Exercise instructions
Give the number of lines in the data that contain "Blender", and nothing more.

═══ Items

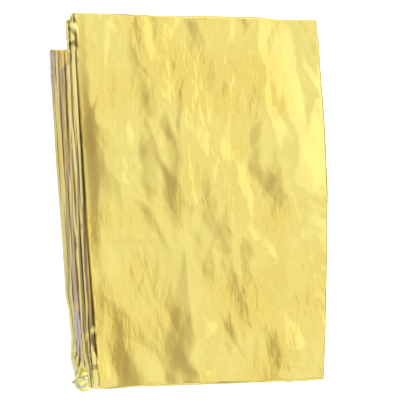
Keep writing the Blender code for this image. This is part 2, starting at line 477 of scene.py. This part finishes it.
def sheetMesh(name, sides, allColumns, paintedLightPerSide):
    # closes the film: its two sides, its two free edges and the strips over the ply ends
    verts, faces, numbers, paintedLight = [], [], [], []
    for points, columns, paintedLightTints in zip(sides, allColumns, paintedLightPerSide):
        numbers.append([])
        for i, column in enumerate(columns):
            rows = rowsKept(column[3])
            first = sum(len(part) for part in verts)
            numbers[-1].append((rows, np.arange(first, first + len(rows))))
            verts.append(points[i, rows])
            paintedLight.append(paintedLightTints[i, rows])

    def join(one, other):
        if len(one[0]) != len(other[0]):
            return ladder(one[1], other[1], one[0], other[0])
        a, b = one[1], other[1]
        return [tuple(face) for face in np.stack([a[:-1], b[:-1], b[1:], a[1:]], axis=-1)]

    out, inn = numbers
    for i in range(len(out) - 1):
        faces += join(out[i], out[i + 1])
    for i in range(len(inn) - 1):
        faces += [face[::-1] for face in join(inn[i], inn[i + 1])]
    faces += join(inn[0], out[0]) + join(out[-1], inn[-1])
    places = [[pathPlace(column) for column in columns] for columns in allColumns]
    for end in (0, -1):
        strip = ladder([n[1][end] for n in out], [n[1][end] for n in inn], *places)
        faces += strip if end == 0 else [face[::-1] for face in strip]
    mesh = bpy.data.meshes.new(name)
    mesh.from_pydata((np.concatenate(verts) * mm).tolist(), [], faces)
    mesh.validate()
    mesh.update()
    paintedLight = np.concatenate(paintedLight)
    # the painted reflections, highlights and shade, one colour per point
    colours = mesh.color_attributes.new("paintedLight", "FLOAT_COLOR", "POINT")
    colours.data.foreach_set("color", np.column_stack([paintedLight, np.ones(len(paintedLight))]).ravel())
    return mesh


along = stations()
outerColumns, innerColumns = sectionColumns(True), sectionColumns(False)
outside = filmSide(outerColumns, True, along)
inside = filmSide(innerColumns, False, along)
everything = np.concatenate([outside.reshape(-1, 3), inside.reshape(-1, 3)])
boxMiddle = (everything.min(0) + everything.max(0)) / 2
for side in (outside, inside):
    side[..., :2] -= boxMiddle[:2]
print("folded section:", len(outerColumns), "outer and", len(innerColumns), "inner columns,",
      len(along), "rows")

# creases and dents in the film's skin, in millimetres: how deep they are, and their size across
# and along the folds
relief = {
    # long creases and ply edges on the folds, and short creases near both ends; steps are how
    # much they differ from fold to fold
    "longDepth": 0.07, "longAcross": 1.3, "longAlong": 42.0, "longStep": (5.3, 2.7),
    "shortDepth": 0.05, "shortAcross": 0.7, "shortAlong": 5.0, "shortStep": (3.1, 1.9),
    "plyDepth": 0.025, "plyAcross": 0.62,
    "plyDrift": (1.5, 3.7, 34.0),      # how much the ply edges drift, by fold and along
    "plyShow": (0.3, 2.3, 15, 0.5),    # how much they show at least, how that changes, how often
    "noseRadius": 1.2,                 # how round a fold's nose is, in layers
    "lipReach": (1.9, 0.8),            # how far round the nose the creases run, and how they fade
    "shortFrom": (48, 14),             # where the short ones start along y, and over what length
    # soft dents and waves of the front, and the crushed edges round it
    "dents": 110, "dentSize": (6.0, 34.0), "dentSlope": 0.036, "dentStretch": 2.6,
    "dentField": (48, 68), "dentSizeBias": 1.6, "dentTurn": 0.35, "dentSides": (3, 6),
    "dentSlopes": (0.5, 1.3), "dentSkew": 0.4,
    "waveDepth": 0.16, "waveAcross": 26.0, "waveAlong": 40.0,
    "crushDepth": 0.10, "crushAcross": 5, "crushAlong": 4, "crushReach": 4, "endFrom": 65.6,
    "frontLimits": (-0.8, 0.7), "frontEdge": 0.05,
    # the back is pressed flat, and a crease runs round the leaf's mouth
    "backDepth": (-0.06, 0.06), "backAcross": 9, "backAlong": 12,
    "ringDepth": 0.28, "ringWidth": 0.16, "ringBelow": -60,
}
# seeds of the random creases and waves
reliefSeeds = {"long": 11, "short": 14, "drift": 17, "plies": 18, "wave": 21, "crush": 24,
               "back": 27, "dents": 52, "bandWobble": 61, "bandRipple": 62}


def pressedDents(x, y):
    # flat-sided dents of many sizes, one over another, most of them drawn out along the folds
    rng = np.random.default_rng(reliefSeeds["dents"])
    low, high = relief["dentSize"]
    halfX, halfY = relief["dentField"]
    height = 0.0 * x
    for _ in range(relief["dents"]):
        size = low * (high / low) ** (rng.random() ** relief["dentSizeBias"])
        centreX, centreY = rng.uniform(-halfX, halfX), rng.uniform(-halfY, halfY)
        turn, sides = rng.normal(0, relief["dentTurn"]), rng.integers(*relief["dentSides"])
        slope = relief["dentSlope"] * rng.uniform(*relief["dentSlopes"]) * rng.choice([-1, 1])
        right, up = x - centreX, y - centreY
        u = right * math.cos(turn) + up * math.sin(turn)
        v = (up * math.cos(turn) - right * math.sin(turn)) / relief["dentStretch"]
        start, gauge, skew = rng.uniform(0, 2 * math.pi), -math.inf, relief["dentSkew"]
        for side in range(sides):
            facing = start + 2 * math.pi * side / sides + rng.uniform(-skew, skew)
            gauge = np.maximum(gauge, u * math.cos(facing) + v * math.sin(facing))
        height = height + slope * np.maximum(0, size / 2 - gauge)
    return height


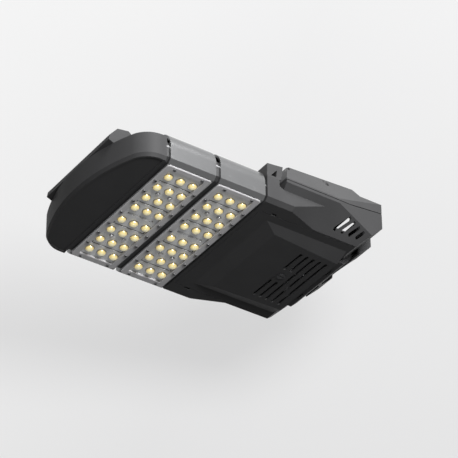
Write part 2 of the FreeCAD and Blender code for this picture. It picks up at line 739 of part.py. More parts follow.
def front_holes():
    """Holes in the housing's front wall for tie rods, locating pins and module leads."""
    body = new_body("front_hole_cutter")
    face = sketch(body, "YZ_Plane", "front_holes", f"{front_face} - wall * 2")
    for sign in (1, -1):
        circle(face, f"{sign} * rod_half", "rod_height", "rod_radius + rod_play")
        circle(face, f"{sign} * lead_half", "lead_height", "lead_radius")
    pad(body, "front_hole_depth", face, "wall * 4")
    pins = sketch(body, "YZ_Plane", "front_pin_holes", f"{front_face} - locator_depth")
    for sign in (1, -1):
        circle(pins, f"{sign} * pin_half", "rod_height", "locator_radius")
    pad(body, "front_pin_depth", pins, "locator_depth * 2")
    return body


def rim_cutter():
    """Cutter for the seat and opening of the driver cover, with room for its hinges."""
    body = new_body("rim_cutter")
    recess = sketch(body, "XY_Plane", "cover_recess", "-bulge_depth")
    rectangle(recess, "ramp_foot - door_play", "door_front + door_play",
              "-door_half - door_play", "door_half + door_play")
    pad(body, "cover_recess_depth", recess, "bulge_depth + hinge_height")
    opening = sketch(body, "XY_Plane", "cover_opening")
    rectangle(opening, "ramp_foot + ledge", "door_front - ledge", "-door_half + ledge", "door_half - ledge")
    pad(body, "cover_opening_depth", opening, "floor + wall")
    for index, sign in enumerate((1, -1)):
        band = sketch(body, "XZ_Plane", f"rear_mitre_{index}", f"{sign} * (door_half + tail_half) / 2")
        rectangle(band, "ramp_foot - ledge * 2", "ramp_foot + door_play",
                  "-bulge_depth", "hinge_height + door_play")
        pad(body, f"rear_mitre_cut_{index}", band, "door_half - tail_half + door_play", midplane=True)
        notch = sketch(body, "XZ_Plane", f"knuckle_notch_{index}", f"{sign} * hinge_half")
        reach = "(hinge_height + door_play)"
        rectangle(notch, f"{hinge_x} - {reach}", "ramp_foot + door_play",
                  "-bulge_depth", f"hinge_height + {reach}")
        pad(body, f"knuckle_notch_cut_{index}", notch, "knuckle_length + door_play", midplane=True)
        grip = sketch(body, "XY_Plane", f"finger_notch_{index}", "-bulge_depth")
        low, high = ("door_half", "door_half + door_play + notch_width") if sign > 0 else (
            "-door_half - door_play - notch_width", "-door_half")
        rectangle(grip, "notch_front - notch_length", "notch_front", low, high)
        pad(body, f"finger_notch_cut_{index}", grip, "bulge_depth + notch_depth")
        bore = sketch(body, "XZ_Plane", f"pin_bore_{index}", f"{sign} * hinge_half")
        circle(bore, hinge_x, "hinge_height", "pin_radius")
        pad(body, f"pin_bore_cut_{index}", bore, "pin_length", midplane=True)
    return body


def swing_cutter():
    """Cutter that carries the tail's rounded edge on through the slope behind the driver cover."""
    body = new_body("swing_cutter")
    block = sketch(body, "XZ_Plane", "swing_block")
    centre = f"({hinge_x} + hinge_height - {tail_round})"
    rectangle(block, centre, "ramp_foot", "-bulge_depth", tail_round)
    pad(body, "swing_block_pad", block, "2 * tail_half", midplane=True)
    kept = sketch(body, "XZ_Plane", "swing_round")
    circle(kept, centre, tail_round, tail_round)
    pocket(body, "swing_round_cut", kept, "wing_half * 4", midplane=True)
    return body


def driver_housing():
    """Lower casting with the tail, the pole socket, screw columns and the cover's rim."""
    outer = lower_envelope("housing_outer", "0")
    cut_wings_top(outer)
    core = lower_envelope("housing_core", "wall")
    under = sketch(core, "XZ_Plane", "core_floor_profile")
    rectangle(under, "-tail_reach", f"{front_face} * 2", "-floor", "floor")
    pocket(core, "core_floor", under, "wing_half * 4", midplane=True)
    shell = join("Cut", "housing_shell", outer, core)
    posts = columns("housing_columns", "wall / 2", "column_radius")
    cut_parting(posts, "housing_columns", "0", True)
    stands = sketch(posts, "XY_Plane", "pillar_plan", "wall / 2")
    for sign in (1, -1):
        for along in ("pillar_rear", "pillar_front"):
            circle(stands, along, f"{sign} * pillar_half", "pillar_radius")
    pad(posts, "pillars", stands, "tray_height - wall / 2")
    posts = join("Common", "columns_trimmed", posts, lower_envelope("column_limit", "wall / 4"))
    shell = join("Fuse", "housing_with_columns", shell, posts)
    shell = join("Fuse", "housing_with_tail", shell, tail_form("tail_outer", "0"))
    shell = join("Cut", "housing_hollow_tail", shell, tail_form("tail_core", "wall"))
    shell = join("Fuse", "housing_with_socket", shell, socket_form())
    shell = join("Fuse", "housing_with_lugs", shell, hinge_lugs())
    bore = new_body("bore_cutter")
    mouth_circle = sketch(bore, "YZ_Plane", "bore_circle", "-tail_reach")
    circle(mouth_circle, "0", "axis_height", "bore_radius")
    pad(bore, "bore_depth", mouth_circle, "tail_reach + socket_end")
    threads = sketch(bore, "XY_Plane", "clamp_holes")
    for index in range(2):
        circle(threads, f"clamp_first + clamp_pitch * {index}", "0", "clamp_radius")
    pad(bore, "clamp_hole_depth", threads, "axis_height - bore_radius / 2")
    cable = sketch(bore, "YZ_Plane", "cable_hole", "socket_end - wall")
    circle(cable, "0", "axis_height + cable_rise", "cable_radius")
    pad(bore, "cable_hole_depth", cable, "stop_thick + 2 * wall")
    lock = sketch(bore, "XY_Plane", "lock_hole")
    circle(lock, "lock_x", "0", "lock_shank + lock_room")
    pad(bore, "lock_hole_depth", lock, "lock_seat + lock_reach * 2")
    shell = join("Cut", "housing_bored", shell, bore)
    shell = join("Cut", "housing_rimmed", shell, rim_cutter())
    shell = join("Cut", "housing_swing_cleared", shell, swing_cutter())
    shell = join("Cut", "housing_vented", shell, side_vents())
    shell = join("Cut", "housing_fronted", shell, front_holes())
    drilled = new_body("pillar_hole_cutter")
    pilot = sketch(drilled, "XY_Plane", "pillar_holes", "tray_height - screw_grip / 2")
    for sign in (1, -1):
        for along in ("pillar_rear", "pillar_front"):
            circle(pilot, along, f"{sign} * pillar_half", "screw_radius")
    pad(drilled, "pillar_hole_depth", pilot, "screw_grip")
    beam = sketch(drilled, "XY_Plane", "beam_holes", "front_height - wall * 2")
    for sign in (1, -1):
        for half in ("bar_screw_inner", "bar_screw_outer"):
            circle(beam, f"{beam_back} + bar_screw_x", f"{sign} * {half}", "bar_screw_radius + screw_play")
    pad(drilled, "beam_hole_depth", beam, "wall * 4")
    shell = join("Cut", "housing_drilled", shell, drilled)
    holes = column_holes("column_threads", "cover_screw_radius", "parting_height - screw_grip",
                         "parting_rear_height - screw_grip - tail_reach / 4")
    return join("Cut", "housing_threaded", shell, holes)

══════

Exercise output
2